In the middle of the chaos of getting ready for family pictures, my 6-year-old daughter suddenly stopped me in my tracks.
“Mommy, I want to get a picture with Parker and Abby.”
Her words caught me completely off guard. For six years, our family had always been a “party of three”—just me, my husband, and our daughter. This year, our family picture would be different, with the addition of one more, our rainbow baby. But the names she spoke—Parker and Abby—carried a depth that most people would never know.
What many don’t realize is that my daughter was originally a triplet. We had dreamed of a picture-perfect life: two identical girls and a boy, playing together, growing up as the closest of siblings. But that dream was shattered when I delivered our triplets at just 22 weeks. Our daughter survived, but her brother and sister, Parker and Abby, passed away within two months of birth. In those early days, all three of our children were present in our hearts and our routines. Friends and family made sure that Parker and Abby would always be remembered.

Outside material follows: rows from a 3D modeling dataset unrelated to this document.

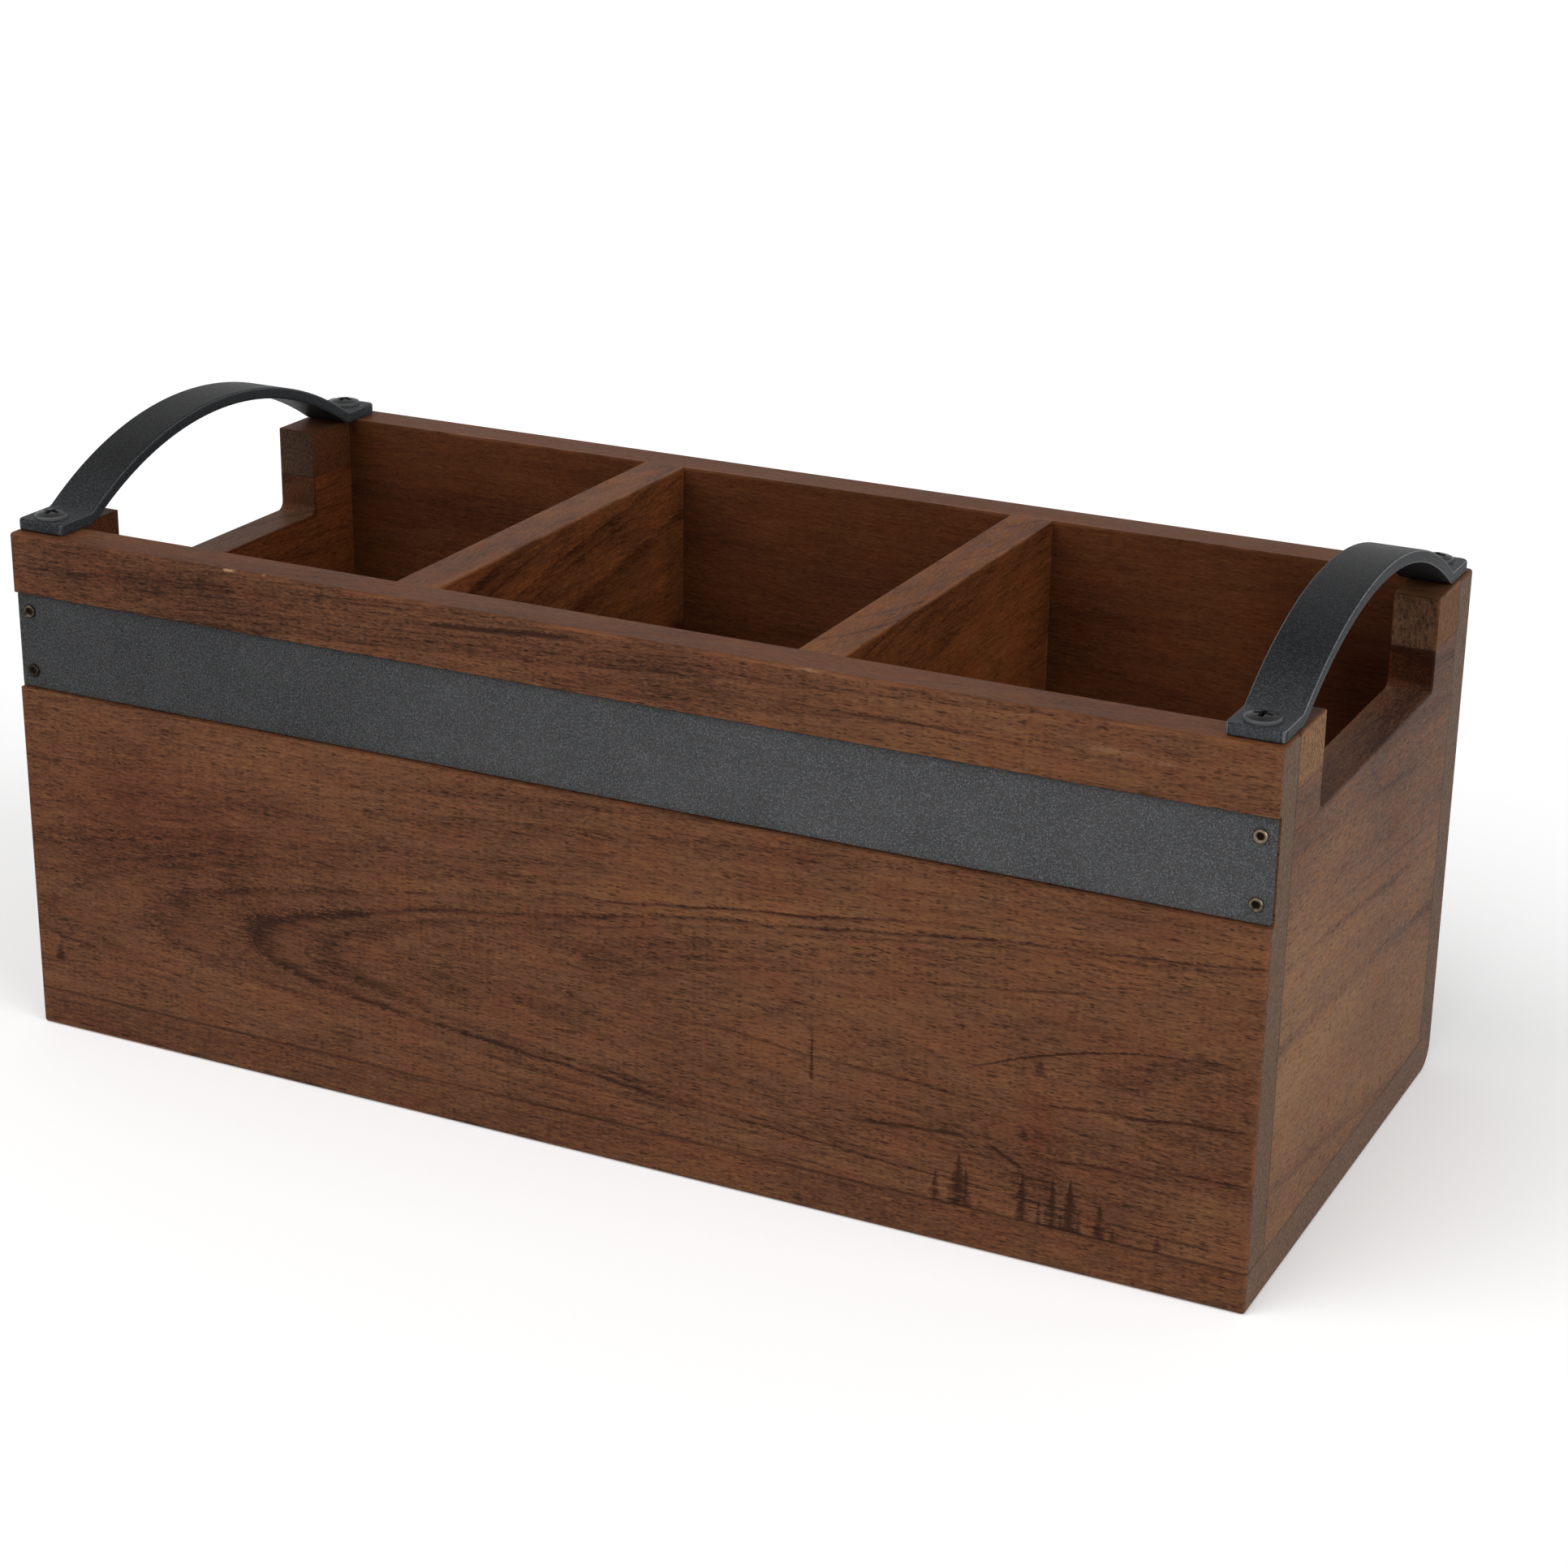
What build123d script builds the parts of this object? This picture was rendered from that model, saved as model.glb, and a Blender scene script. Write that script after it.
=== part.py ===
# Wooden divided tray: three open compartments, a finger notch in each end,
# a steel band let into the front and a bent flat-bar handle over each notch.
# Millimetres. X runs along the length, the front faces -Y, +Z is up.
# The origin is the centre of the underside.

import os
from math import atan, degrees, sin
from build123d import *

os.makedirs("parts", exist_ok=True)

# The box
tray_length = 292.1
tray_depth = 129.54
rim_height = 118.0
panel_thickness = 10.0
end_thickness = 10.0
divider_thickness = 10.4
bottom_thickness = 9.1
bottom_back_radius = 6.0
edge_ease = 0.8
arris = 0.4

# The ends: a lower board, a strip glued on top, and a notch cut down through both
strip_height = 11.5
notch_width = 77.5
notch_depth = 20.5
notch_corner_radius = 2.0

# The band in the front panel and its nails
band_height = 21.4
band_thickness = 0.6
band_drop = 14.1
band_end_gap = 0.45
band_recess = 1.0
band_corner_radius = 0.5
groove_clearance = 0.45
nail_head_radius = 1.5
nail_head_height = 0.6
nail_shank_radius = 0.75
nail_cup_radius = 0.95
nail_cup_depth = 0.4
nail_ease = 0.2
nail_length = 15.0
nail_point_length = 2.0
nail_spacing = 13.8
nail_inset = 3.6
nail_clearance = 0.1

# The handles and their screws
strap_width = 12.0
strap_thickness = 2.7
strap_edge_radius = 0.6
handle_rise = 17.89
handle_inset = 0.6
handle_setback = 2.2
foot_length = 10.7
foot_corner_radius = 1.6
bend_radius = 2.5
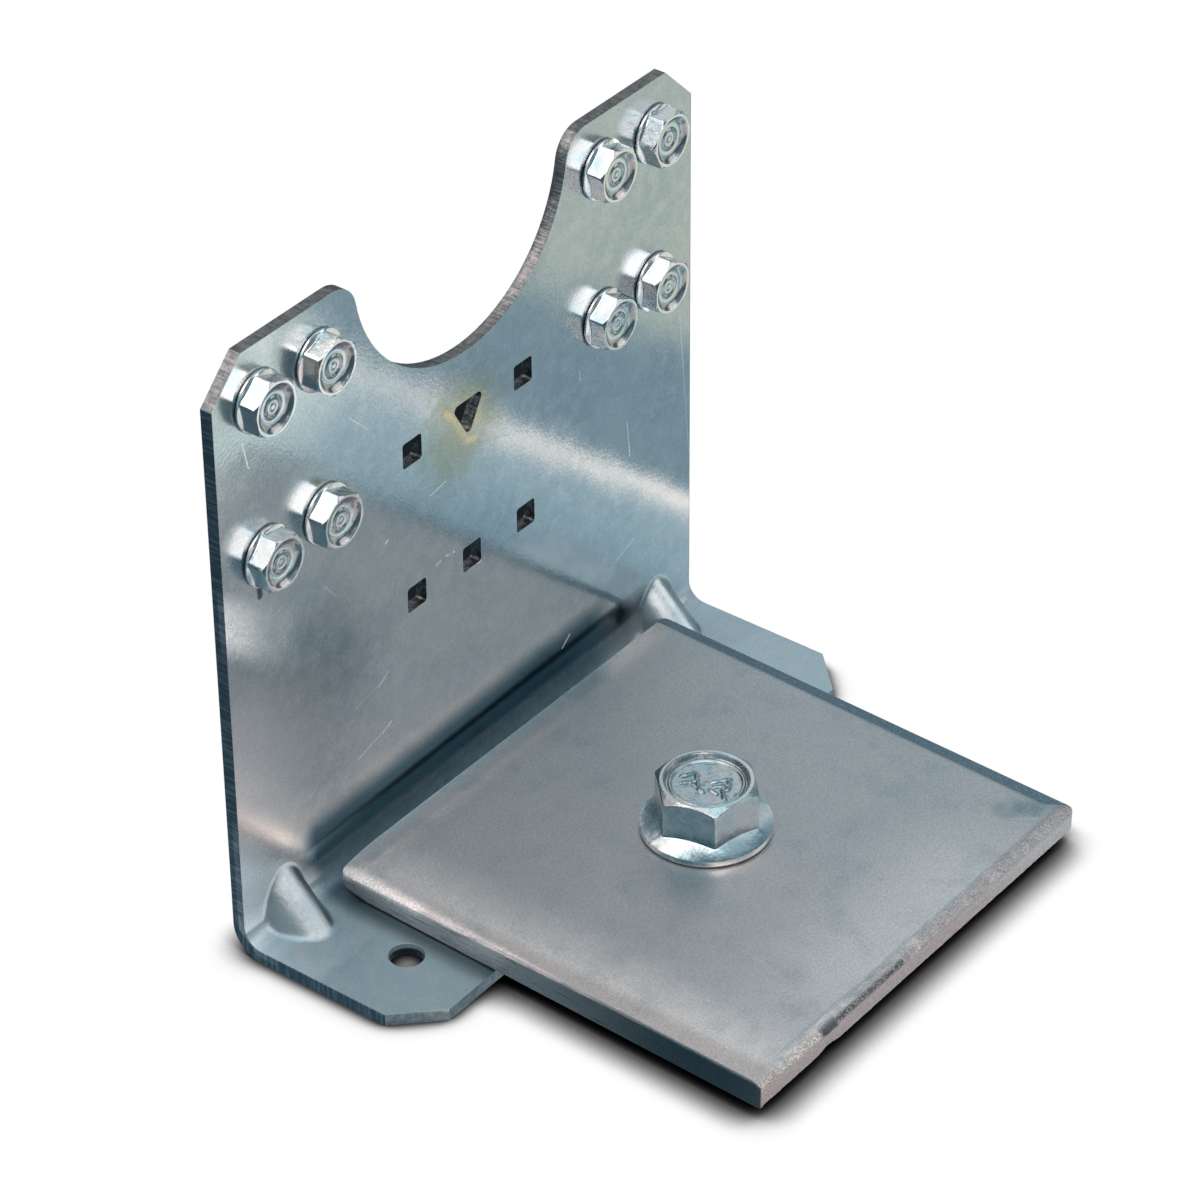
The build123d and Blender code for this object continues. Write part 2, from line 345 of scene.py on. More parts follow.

As the years have passed, their names are spoken less frequently. New friends may never know our bittersweet story, and sometimes I find myself quietly omitting their names when strangers ask about my children. There are days I don’t have the energy to explain, or to face that familiar look of sadness when others learn that two of my children died. Child loss is still a topic many shy away from, but for parents like me, the grief never truly disappears—it only changes shape over time. Parker and Abby are with me in every thought, every day. And now, I realize, my daughter carries them in her heart too.
Rushing out of the house, I assured her that Parker and Abby would absolutely be part of the pictures. When she was just 3, our photographer—who captured our family in a profoundly meaningful way—snapped a beautiful photo of our family with two subtle shadows representing our children in Heaven. That picture still hangs in our family room, a quiet reminder that their lives are never forgotten.
As we arrived, my daughter ran to our photographer, a fellow triplet mom, and exclaimed with pure excitement, “Can I get a picture with Parker and Abby?!?”
I looked at my friend, tears instantly forming in my eyes. There is no handbook for surviving the death of a child. As parents navigating child loss, we constantly try to find the balance between celebrating our survivor while grieving and remembering those we’ve lost. And yet, in that moment, watching my daughter laugh and shine in front of the camera, life felt whole. My daughter is a proud big sister to two children in Heaven, and I couldn’t be more proud to be their mom.